Famously, a lot of open-source development is done by volunteers working nights and weekends, grad students playing hooky, industry developers using "20% time" to contribute back: these are similar in that they're all ways of scavenging small bits of time out of people's lives. I think it's a testament to the power of the open-source model that it can take effective advantage of scattershot contributions like this, and these kinds of contributions can add up to make amazing things – which makes it tempting to conclude that this kind of labor is sufficient to solve any problem. But it's not true! There are many problems where forty people each putting in one hour a week are helpless, but that can easily be solved by one person working forty hours. That's why none of NumPy's many volunteers built consensus on governance or wrote a grant, why dozens of people have tried to get rid of "jet" without success, why Python packaging remains painful despite being used daily by millions of people, and so forth – the inability of any individual contributor to devote enough focused, sustained attention to get any traction.

Another way people contribute to OSS is as a side-effect of some other funded work. For example, work on conda the open-source package management tool is subsidized by Anaconda, the commercially supported software distribution. Or in an academic context, an astronomy grad student's thesis work is funded by a grant, and they might contribute the resulting algorithms back to AstroPy. But paradoxically, the projects I described above all have "too much" impact to be funded this way – and in particular, their impact is too broad and diffuse.

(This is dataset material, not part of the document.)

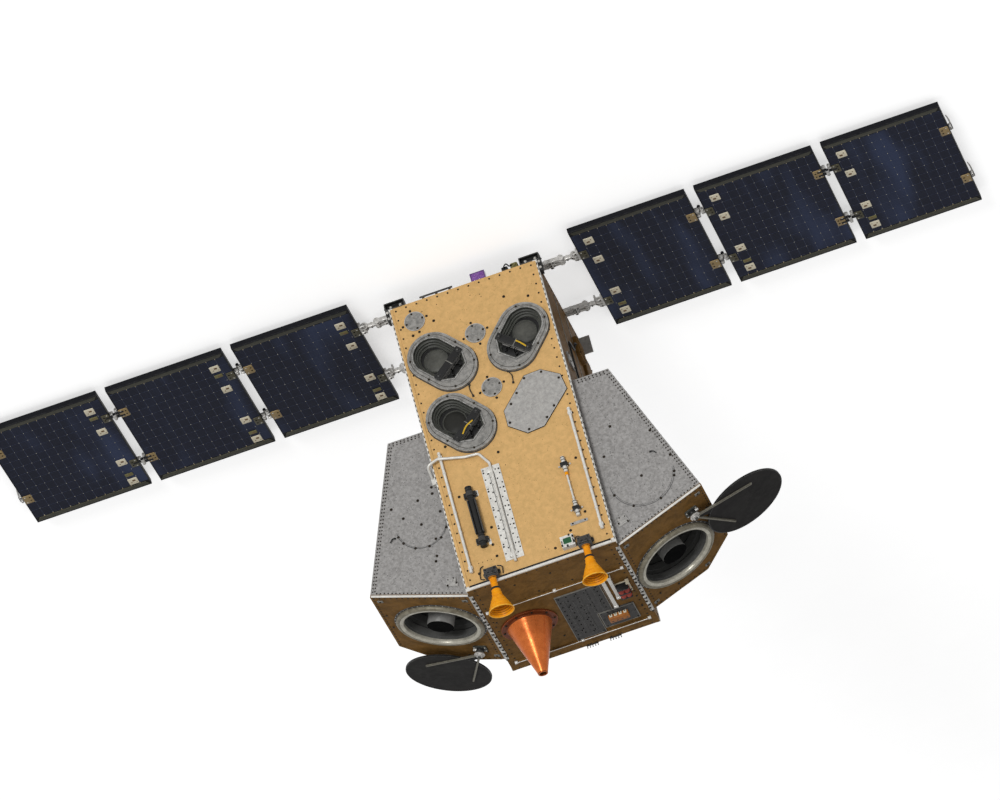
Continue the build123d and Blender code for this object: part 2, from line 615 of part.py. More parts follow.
# each: x, y, height above the strip's lower end
PIPE_ROUTE = (
    (pipe_start[0], pipe_over_rod, -83.0),
    (302.0, pipe_over_rod, -100.0),
    (187.0, pipe_low - PIPE_GAP, -75.0),
    (128.0, pipe_low, -71.0),
    (strip_middle - PIPE_RADIUS / 2, pipe_low, -11.0),
)
PIPE_TOP_DROP = 59.0
PIPE_CLIPS = ((strip_middle, strip_low + 47.0), (strip_middle, BOX_TOP - 100.0))   # x, z
pipe_points = [pipe_start]
for route_x, route_y, rise in PIPE_ROUTE:
    pipe_points.append((route_x, route_y, strip_low + rise))
pipe_points.append((strip_middle, pipe_low, BOX_TOP - PIPE_TOP_DROP))
with BuildPart() as feed_pipe:
    with BuildLine() as pipe_line:
        FilletPolyline(*pipe_points, radius=PIPE_BEND)
    with BuildSketch(Plane(origin=pipe_start, z_dir=Vector(pipe_points[1]) - Vector(pipe_start))):
        Circle(PIPE_RADIUS)
    sweep(path=pipe_line.wires()[0])
    with Locations((HALF_W + GLAND[0] / 2, pipe_start[1], pipe_start[2] + GLAND[2] / 4)):
        Box(*GLAND)
    foot = FRONT - STRIP_WALL
    for clip_x, clip_z in PIPE_CLIPS:
        with Locations((clip_x, (foot + pipe_low) / 2, clip_z)):
            Box(3 * PIPE_RADIUS, foot - pipe_low, 3 * PIPE_RADIUS)
finish(feed_pipe, "feed_pipe")

box_x, box_drop, box_width, box_height, box_rise = WINDOW_BOX
with BuildPart() as green_sensor:
    clamp(box_x, box_drop, box_width, box_height, box_rise)
finish(green_sensor, "green_sensor")

# ---------------------------------------------------------------- horns and cone
horn_foot = BOX_TOP - HORN_DROP
with BuildPart() as horn_brackets:
    for place_x in HORNS.values():
        with Locations((place_x, FRONT - HORN_BRACKET[1] / 2, horn_foot - HORN_BRACKET[2] / 2)):
            Box(*HORN_BRACKET)
finish(horn_brackets, "horn_brackets")


def horn_profile():
    """Half section of a horn: solid neck, joint ring, first flare, collar, second flare and lip."""
    outside = [(0, 0), (HORN_NECK[0], 0), HORN_NECK, (HORN_JOINT[0], HORN_NECK[1]), HORN_JOINT,
               HORN_SHOULDER, HORN_COLLAR, HORN_FLARE, HORN_LIP]
    inside = [(HORN_LIP[0] - HORN_WALL, HORN_LIP[1])]
    for radius, height in (HORN_FLARE, HORN_COLLAR, HORN_SHOULDER):
        inside.append((radius - HORN_WALL, height + HORN_WALL / 2))
    inside.append((HORN_JOINT[0] - HORN_WALL, HORN_JOINT[1] + HORN_WALL))
    inside.append((0, HORN_JOINT[1] + HORN_WALL))
    return outside + inside


horn_y = FRONT - HORN_OUT
for name, place_x in HORNS.items():
    with BuildPart() as horn:
        with BuildSketch(Plane(origin=(place_x, horn_y, horn_foot), x_dir=(1, 0, 0), z_dir=(0, -1, 0))):
            with BuildLine():
                Polyline(*horn_profile(), close=True)
            make_face()
        revolve(axis=Axis((place_x, horn_y, 0), (0, 0, 1)))
    finish(horn, f"horn_{name}")

with BuildPart() as cone_antenna:
    with BuildSketch(Plane(origin=(*CONE_PLACE, BOX_TOP), x_dir=(1, 0, 0), z_dir=(0, -1, 0))):
        with BuildLine():
            Polyline(
                (CONE_BASE - CONE_SKIRT, 0), (CONE_FOOT, 0), (CONE_FOOT, CONE_FLANGE),
                (CONE_BASE, CONE_FLANGE), (CONE_TIP, CONE_HEIGHT), (CONE_TIP - CONE_WALL, CONE_HEIGHT),
                (CONE_BASE - CONE_SKIRT, CONE_FLANGE + CONE_WALL), close=True,
            )
        make_face()
    revolve(axis=Axis((*CONE_PLACE, 0), (0, 0, 1)))
finish(cone_antenna, "cone_antenna")


# ---------------------------------------------------------------- top face fittings
def top_block(x0, x1, y0, y1, low, high):
    """Block over a rectangle of the top face, between two heights above it."""
    with Locations(((x0 + x1) / 2, (y0 + y1) / 2, BOX_TOP + (low + high) / 2)):
        Box(x1 - x0, y1 - y0, high - low)


with BuildPart() as instrument_plate:
    with BuildSketch(Plane.XY.offset(BOX_TOP)):
        with BuildLine():
            Polyline(*INSTRUMENT_PLATE, close=True)
        make_face()
    extrude(amount=PLATE_RISE)
finish(instrument_plate, "instrument_plate")

for node, x0, x1, y0, y1, rise in TOP_BLOCKS:
    with BuildPart() as block:
        top_block(x0, x1, y0, y1, 0, rise)
        if node == "connector_plate":
            top_block(*CONNECTOR_BLOCK[:4], rise, rise + CONNECTOR_BLOCK[4])
    finish(block, node)

with BuildPart() as top_rails:
    for rail_y in RAIL_PLACES:
        half = RAIL_SECTION[0] / 2
        top_block(RAIL_END - HALF_W, HALF_W - RAIL_END, rail_y - half, rail_y + half, 0, RAIL_SECTION[1])
finish(top_rails, "top_rails")

with BuildPart() as top_bars:
    for x0, x1, y0, y1, rise in TOP_BARS:
        top_block(x0, x1, y0, y1, 0, rise)
finish(top_bars, "top_bars")

# ---------------------------------------------------------------- edge strips
# bar along the front's top edge, and a strip along each pod front's edge with its end face
rail_half = HALF_W - ANGLE_LEG - GUARD_GAP
with BuildPart() as edge_trims:
    with Locations((0, FRONT - FRONT_RAIL[0] / 2, BOX_TOP - FRONT_RAIL[1] / 2)):
        Box(2 * rail_half, *FRONT_RAIL)
    for side in SIDES.values():
        with BuildSketch(end_plane(side)):
            with Locations((POD_END_LENGTH / 2, -side * TRIM_RISE / 2)):
                Rectangle(POD_END_LENGTH - TRIM_WIDTH, TRIM_RISE)
        extrude(amount=-TRIM_WIDTH)
finish(edge_trims, "edge_trims")

# strips over the seams between the top face and the pods' end faces, bent by the pods' tilt
with BuildPart() as seam_angles:
    for side in SIDES.values():
        bend = SEAM_WALL * tan(radians(POD_TILT / 2))
        down = on_end(side, SEAM_LIP, 0)
        raised = on_end(side, SEAM_LIP, 0, SEAM_WALL)
        inner = side * (HALF_W - SEAM_LEG)
        with BuildSketch(Plane.XZ.offset(-POD_FRONT)):
            with BuildLine():
                Polyline(
                    (inner, BOX_TOP), (side * HALF_W, BOX_TOP), (down.X, down.Z), (raised.X, raised.Z),
                    (side * (HALF_W + bend), BOX_TOP + SEAM_WALL), (inner, BOX_TOP + SEAM_WALL),
                    close=True,
                )
            make_face()
        extrude(amount=-POD_DEPTH)
finish(seam_angles, "seam_angles")

# ---------------------------------------------------------------- base fittings
guard_width, guard_depth, guard_height = CORNER_GUARD
guard_out = HALF_W + GUARD_OUT
with BuildPart() as corner_brackets:
    for side in SIDES.values():
        with Locations((side * (guard_out - guard_width / 2), FRONT + guard_depth / 2,
                        BOX_BOTTOM - guard_height / 2)):
            Box(*CORNER_GUARD)
        with Locations((side * (guard_out - guard_width / 2), FRONT, BOX_BOTTOM - guard_height / 2)):
            Box(guard_width - 2 * GUARD_WALL, guard_depth, guard_height - 2 * GUARD_WALL,
                mode=Mode.SUBTRACT)
        leg_in = HALF_W + ANGLE_WALL + GUARD_GAP
        with Locations((side * (leg_in + guard_out) / 2, FRONT + guard_depth / 2,
                        BOX_BOTTOM + GUARD_LEG / 2 - GUARD_WALL / 2)):
            Box(guard_out - leg_in, guard_depth, GUARD_LEG + GUARD_WALL)
finish(corner_brackets, "corner_brackets")

with BuildPart() as laser_reflector:
    with Locations((REFLECTOR_X, FRONT + FRAME_INSET - REFLECTOR[1] / 2, BOX_BOTTOM - REFLECTOR[2] / 2)):
        Box(*REFLECTOR)
finish(laser_reflector, "laser_reflector")

with BuildPart() as side_plate:
    with Locations((-(HALF_W + SIDE_PLATE[0] / 2), HALF_D - SIDE_PLATE_PLACE[0],
                    BOX_BOTTOM + SIDE_PLATE_PLACE[1])):
        Box(*SIDE_PLATE)
finish(side_plate, "side_plate")

# ---------------------------------------------------------------- wings
root_x = HALF_W + ROOT_HINGE_OUT
panel_start = HALF_W + WING_START
pitch = PANEL_LENGTH + PANEL_GAP


def knuckles(builder_mode, x, z, offsets, length, radius, bore):
    """Hinge knuckles along Y about the axis at x, z, at each hinge place."""
    for place in HINGE_PLACES:
        for offset in offsets:
            with Locations(Location((x, place + offset, z), (90, 0, 0))):
                Cylinder(radius, length, mode=builder_mode)
    if bore:
        for place in HINGE_PLACES:
            with Locations(Location((x, place, z), (90, 0, 0))):
                Cylinder(bore, 6 * length, mode=Mode.SUBTRACT)


clevis_step = KNUCKLE_LENGTH + KNUCKLE_GAP

for name, side in SIDES.items():
    # fixed root brackets on the base frame
    arm_from = HALF_W - FRAME_INSET
    foot_low = WING_Z - BRACKET_FOOT[2]
    with BuildPart() as root_bracket:
        knuckles(Mode.ADD, side * root_x, WING_Z, (-clevis_step, clevis_step), KNUCKLE_LENGTH,
                 ROOT_KNUCKLE, None)
        for place in HINGE_PLACES:
            for offset in (-clevis_step, clevis_step):
                with Locations((side * (arm_from + root_x) / 2, place + offset, WING_Z)):
                    Box(root_x - arm_from, KNUCKLE_LENGTH, BRACKET_ARM)
            with Locations((side * (arm_from + BRACKET_FOOT[0] / 2), place, (foot_low + BOX_BOTTOM) / 2)):
                Box(BRACKET_FOOT[0], BRACKET_FOOT[1], BOX_BOTTOM - foot_low)
            with Locations(Location((side * root_x, place, WING_Z), (90, 0, 0))):
                Cylinder(ROOT_PIN, 3 * KNUCKLE_LENGTH)
    finish(root_bracket, f"root_bracket_{name}")

    # yoke: knuckle, arm and fork plate at each place, fastened to the first panel's inner edge
    with BuildPart() as yoke:
        knuckles(Mode.ADD, side * root_x, WING_Z, (0,), KNUCKLE_LENGTH, ROOT_KNUCKLE, None)
        for place in HINGE_PLACES:
            arm_end = panel_start
            with Locations((side * (root_x + arm_end) / 2, place, WING_Z)):
                Box(arm_end - root_x, KNUCKLE_LENGTH, ARM_HEIGHT)
            with Locations((side * (arm_end - FORK_PLATE[0] / 2), place, WING_Z)):
                Box(*FORK_PLATE, PANEL_THICK)
        for place in HINGE_PLACES:
            with Locations(Location((side * root_x, place, WING_Z), (90, 0, 0))):
                Cylinder(ROOT_PIN + HINGE_CLEARANCE, 4 * KNUCKLE_LENGTH, mode=Mode.SUBTRACT)
    finish(yoke, f"yoke_{name}")

    for number in range(1, PANELS_PER_WING + 1):
        inner = panel_start + (number - 1) * pitch
        outer_edge = inner + PANEL_LENGTH
        hinge_in = inner - PANEL_GAP / 2
        hinge_out = outer_edge + PANEL_GAP / 2
        # the first gap folds about an axis under the panels, the next about one over them
        z_in = WING_Z + HINGE_OFFSET * (1 if number == 3 else -1)
        z_out = WING_Z + HINGE_OFFSET * (-1 if number == 1 else 1)
        with BuildPart() as panel:
            with Locations((side * (inner + PANEL_LENGTH / 2), 0, WING_Z)):
                Box(PANEL_LENGTH, PANEL_WIDTH, PANEL_THICK)
            if number > 1:
                face = WING_Z + (PANEL_THICK / 2 if z_in > WING_Z else -PANEL_THICK / 2)
                leaf_z = face + (LEAF_THICK / 2 if z_in > WING_Z else -LEAF_THICK / 2)
                knuckles(Mode.ADD, side * hinge_in, z_in, (0,), KNUCKLE_LENGTH, KNUCKLE_RADIUS, None)
                for place in HINGE_PLACES:
                    with Locations((side * (hinge_in + LEAF_LENGTH / 2), place, leaf_z)):
                        Box(LEAF_LENGTH, KNUCKLE_LENGTH, LEAF_THICK)
                for place in HINGE_PLACES:
                    with Locations(Location((side * hinge_in, place, z_in), (90, 0, 0))):
                        Cylinder(HINGE_PIN + HINGE_CLEARANCE, 4 * KNUCKLE_LENGTH, mode=Mode.SUBTRACT)
            if number < PANELS_PER_WING:
                face = WING_Z + (PANEL_THICK / 2 if z_out > WING_Z else -PANEL_THICK / 2)
                leaf_z = face + (LEAF_THICK / 2 if z_out > WING_Z else -LEAF_THICK / 2)
                knuckles(Mode.ADD, side * hinge_out, z_out, (-clevis_step, clevis_step),
                         KNUCKLE_LENGTH, KNUCKLE_RADIUS, None)
                for place in HINGE_PLACES:
                    for offset in (-clevis_step, clevis_step):
                        with Locations((side * (hinge_out - LEAF_LENGTH / 2), place + offset, leaf_z)):
                            Box(LEAF_LENGTH, KNUCKLE_LENGTH, LEAF_THICK)
                    with Locations(Location((side * hinge_out, place, z_out), (90, 0, 0))):
                        Cylinder(HINGE_PIN, 3 * KNUCKLE_LENGTH)
            else:
                for place in HINGE_PLACES:
                    with Locations((side * (outer_edge + TIP_STUB[0] / 2), place, WING_Z)):
                        Box(*TIP_STUB)
        finish(panel, f"solar_panel_{name}_{number}")
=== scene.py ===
"""Looks of an earth observation satellite: skins, fittings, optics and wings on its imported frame.

Shapes are worked out in millimetres in the frame's own axes (+Z up from the adapter ring, -Y out of
the front, +X along the right wing), and write_piece turns them into metres.
"""

import logging
import math
from dataclasses import dataclass, field
from enum import Enum
from typing import Callable, Sequence

import bpy
import numpy as np
from mathutils import Matrix, Vector


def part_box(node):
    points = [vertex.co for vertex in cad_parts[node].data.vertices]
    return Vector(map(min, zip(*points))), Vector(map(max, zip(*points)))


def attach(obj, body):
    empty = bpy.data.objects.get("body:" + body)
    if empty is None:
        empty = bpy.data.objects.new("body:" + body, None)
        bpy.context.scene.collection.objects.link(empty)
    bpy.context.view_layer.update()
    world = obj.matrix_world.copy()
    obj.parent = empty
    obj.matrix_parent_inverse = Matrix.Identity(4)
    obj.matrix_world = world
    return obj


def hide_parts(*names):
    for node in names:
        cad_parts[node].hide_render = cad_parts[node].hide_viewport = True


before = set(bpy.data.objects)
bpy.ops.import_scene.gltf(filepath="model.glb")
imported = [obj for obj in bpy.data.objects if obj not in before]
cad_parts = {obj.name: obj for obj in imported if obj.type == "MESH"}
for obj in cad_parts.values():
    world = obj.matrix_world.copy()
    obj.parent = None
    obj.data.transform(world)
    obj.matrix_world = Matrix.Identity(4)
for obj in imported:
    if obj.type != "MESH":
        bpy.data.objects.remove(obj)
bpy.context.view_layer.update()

LOG = logging.getLogger("satellite")
Array = np.ndarray
Colour = tuple[float, float, float]
MM = 0.001
SMOOTH_ANGLE = 32.0
MITRE_LIMIT = 0.2
FINE_TURN = 112
SENSOR_WIDTH = 36.0
POD_TILT = 20.0
POD_END_LENGTH = 439.0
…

Everyone already uses NumPy and nobody owns it, so from a company's point of view, it's very difficult to make a business case for supporting its development. You can make a moral case, and sometimes that can work, but I've had many conversations with companies that ended with "You're right, we should be helping, and I really wish we could, but..." Or for another example, before viridis, probably the most impactful work on the colormap problem was done by engineers at Mathworks, who created the parula colormap and made it the default in MATLAB – but they had to make it proprietary to justify their investment, which sharply limited its impact.

This isn't unique to industry; essentially the same dynamics apply in academia as well. If an astronomer contributes to AstroPy, then other astronomers can appreciate that; it might not be worth as much as writing a proper journal article, but it's worth some disciplinary credit, and anyway most of the work can be justified as a side-effect of publishing a paper, thesis, etc. But NumPy is different: most advisors will look askance on someone who spends a lot of time trying to contribute to NumPy, because that's "not astronomy", and while it produces value, it's not the kind of value that can be captured in discrete papers and reputation within the field. Similarly, Python's community-maintained packaging stack is everyone's problem, so it's no-one's problem. You get the idea.

This raises a natural question: if we can't piggyback on some other funding, why not get a dedicated grant? This is an excellent solution for projects that require a lot of focused attention, but there are two problems. First, many projects only require a modest amount of focused attention – too much for volunteers, but too little to justify a grant – and thus fall through the cracks. It would have taken more effort to get a grant for viridis, or for the packaging improvements described above, than it did to actually do the work. In other cases, like NumPy or (perhaps) my concurrency project, a grant makes sense. But there's a catch-22: the planning and writing required to get a grant is itself a project that requires sustained attention... and without the grant, this attention isn't available!

So how do grants ever work, then? Well, academia has a solution to this, that's imperfect in many ways but nonetheless may serve as an inspiration: they have faculty positions. Faculty have a broad mandate to identify problems where applying their skills will produce impact, the autonomy to follow up on these problems, the stability to spend at least some time on risky projects (especially post-tenure), and an environment that supports this kind of work (e.g., with startup funds, grad students, administrative support, etc.). But unfortunately, universities currently don't like to fund faculty positions outside of specific fields, or where the outcomes are tools rather than papers – regardless of how impactful those tools might be.

Of course we should fund more grants for open scientific software. More and more, scientific research and software development are interwoven and inseparable – from a single cell in a single Jupyter notebook, to a custom data processing pipeline, to whole new packages to disseminate new techniques. And this means that scientific research is increasingly dependent on the ongoing maintenance of the rich, shared ecosystem of open infrastructure software that field-specific and project-specific software builds on.

But grant calls alone will be ineffective unless we also have leaders who can think strategically about issues that cut across the whole software ecosystem, identify the way forward, and write those grants – and those leaders need jobs that let them do this work. Our ecosystem needs gardeners. That's what made my position at BIDS unique, and why I was able to tackle these problems: I was one of the few people in all of science with the mandate, autonomy, stability, and support to do so. Any solution to the sustainability problem needs to find a way to create positions with these properties.